» **Task directions**:
Repeat everything in the material exactly.

» **Material**:

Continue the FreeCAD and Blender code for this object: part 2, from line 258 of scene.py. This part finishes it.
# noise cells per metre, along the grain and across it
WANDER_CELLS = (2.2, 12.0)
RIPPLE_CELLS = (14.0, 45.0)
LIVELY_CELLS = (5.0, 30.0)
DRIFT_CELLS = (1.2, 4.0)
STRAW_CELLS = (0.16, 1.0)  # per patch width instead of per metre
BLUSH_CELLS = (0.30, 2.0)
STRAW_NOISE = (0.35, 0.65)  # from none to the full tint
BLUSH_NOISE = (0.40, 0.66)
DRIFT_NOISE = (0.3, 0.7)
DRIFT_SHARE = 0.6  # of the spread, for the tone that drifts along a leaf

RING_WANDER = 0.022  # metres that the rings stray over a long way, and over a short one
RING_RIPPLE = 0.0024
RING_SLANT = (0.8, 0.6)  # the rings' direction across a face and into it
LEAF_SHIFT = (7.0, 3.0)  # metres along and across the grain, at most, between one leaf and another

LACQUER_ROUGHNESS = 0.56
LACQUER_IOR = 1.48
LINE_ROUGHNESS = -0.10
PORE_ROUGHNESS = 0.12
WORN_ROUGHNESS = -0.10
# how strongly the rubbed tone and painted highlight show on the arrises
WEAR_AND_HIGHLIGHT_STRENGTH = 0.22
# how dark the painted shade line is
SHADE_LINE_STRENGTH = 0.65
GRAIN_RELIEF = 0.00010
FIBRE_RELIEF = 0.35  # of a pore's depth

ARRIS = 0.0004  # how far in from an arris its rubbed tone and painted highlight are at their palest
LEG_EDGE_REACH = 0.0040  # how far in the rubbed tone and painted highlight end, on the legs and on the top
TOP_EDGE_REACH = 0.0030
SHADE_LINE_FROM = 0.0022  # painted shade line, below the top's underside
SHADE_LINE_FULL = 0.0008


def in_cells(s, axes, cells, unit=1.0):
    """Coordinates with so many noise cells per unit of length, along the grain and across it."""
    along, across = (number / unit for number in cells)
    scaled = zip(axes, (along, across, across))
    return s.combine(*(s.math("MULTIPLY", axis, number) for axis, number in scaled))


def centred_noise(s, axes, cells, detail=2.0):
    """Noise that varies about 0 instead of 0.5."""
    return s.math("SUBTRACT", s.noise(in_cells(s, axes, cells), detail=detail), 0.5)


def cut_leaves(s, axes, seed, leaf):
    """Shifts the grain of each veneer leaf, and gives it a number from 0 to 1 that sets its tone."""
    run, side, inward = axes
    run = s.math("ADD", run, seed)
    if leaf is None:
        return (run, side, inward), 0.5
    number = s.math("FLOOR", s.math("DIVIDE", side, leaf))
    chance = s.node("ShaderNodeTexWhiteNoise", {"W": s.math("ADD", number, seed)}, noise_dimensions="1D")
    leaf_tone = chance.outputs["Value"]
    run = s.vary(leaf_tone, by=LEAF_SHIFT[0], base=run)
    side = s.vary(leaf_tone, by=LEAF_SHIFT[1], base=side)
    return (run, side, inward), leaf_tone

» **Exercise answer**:
Continue the FreeCAD and Blender code for this object: part 2, from line 258 of scene.py. This part finishes it.
# noise cells per metre, along the grain and across it
WANDER_CELLS = (2.2, 12.0)
RIPPLE_CELLS = (14.0, 45.0)
LIVELY_CELLS = (5.0, 30.0)
DRIFT_CELLS = (1.2, 4.0)
STRAW_CELLS = (0.16, 1.0)  # per patch width instead of per metre
BLUSH_CELLS = (0.30, 2.0)
STRAW_NOISE = (0.35, 0.65)  # from none to the full tint
BLUSH_NOISE = (0.40, 0.66)
DRIFT_NOISE = (0.3, 0.7)
DRIFT_SHARE = 0.6  # of the spread, for the tone that drifts along a leaf

RING_WANDER = 0.022  # metres that the rings stray over a long way, and over a short one
RING_RIPPLE = 0.0024
RING_SLANT = (0.8, 0.6)  # the rings' direction across a face and into it
LEAF_SHIFT = (7.0, 3.0)  # metres along and across the grain, at most, between one leaf and another

LACQUER_ROUGHNESS = 0.56
LACQUER_IOR = 1.48
LINE_ROUGHNESS = -0.10
PORE_ROUGHNESS = 0.12
WORN_ROUGHNESS = -0.10
# how strongly the rubbed tone and painted highlight show on the arrises
WEAR_AND_HIGHLIGHT_STRENGTH = 0.22
# how dark the painted shade line is
SHADE_LINE_STRENGTH = 0.65
GRAIN_RELIEF = 0.00010
FIBRE_RELIEF = 0.35  # of a pore's depth

ARRIS = 0.0004  # how far in from an arris its rubbed tone and painted highlight are at their palest
LEG_EDGE_REACH = 0.0040  # how far in the rubbed tone and painted highlight end, on the legs and on the top
TOP_EDGE_REACH = 0.0030
SHADE_LINE_FROM = 0.0022  # painted shade line, below the top's underside
SHADE_LINE_FULL = 0.0008


def in_cells(s, axes, cells, unit=1.0):
    """Coordinates with so many noise cells per unit of length, along the grain and across it."""
    along, across = (number / unit for number in cells)
    scaled = zip(axes, (along, across, across))
    return s.combine(*(s.math("MULTIPLY", axis, number) for axis, number in scaled))


def centred_noise(s, axes, cells, detail=2.0):
    """Noise that varies about 0 instead of 0.5."""
    return s.math("SUBTRACT", s.noise(in_cells(s, axes, cells), detail=detail), 0.5)


def cut_leaves(s, axes, seed, leaf):
    """Shifts the grain of each veneer leaf, and gives it a number from 0 to 1 that sets its tone."""
    run, side, inward = axes
    run = s.math("ADD", run, seed)
    if leaf is None:
        return (run, side, inward), 0.5
    number = s.math("FLOOR", s.math("DIVIDE", side, leaf))
    chance = s.node("ShaderNodeTexWhiteNoise", {"W": s.math("ADD", number, seed)}, noise_dimensions="1D")
    leaf_tone = chance.outputs["Value"]
    run = s.vary(leaf_tone, by=LEAF_SHIFT[0], base=run)
    side = s.vary(leaf_tone, by=LEAF_SHIFT[1], base=side)
    return (run, side, inward), leaf_tone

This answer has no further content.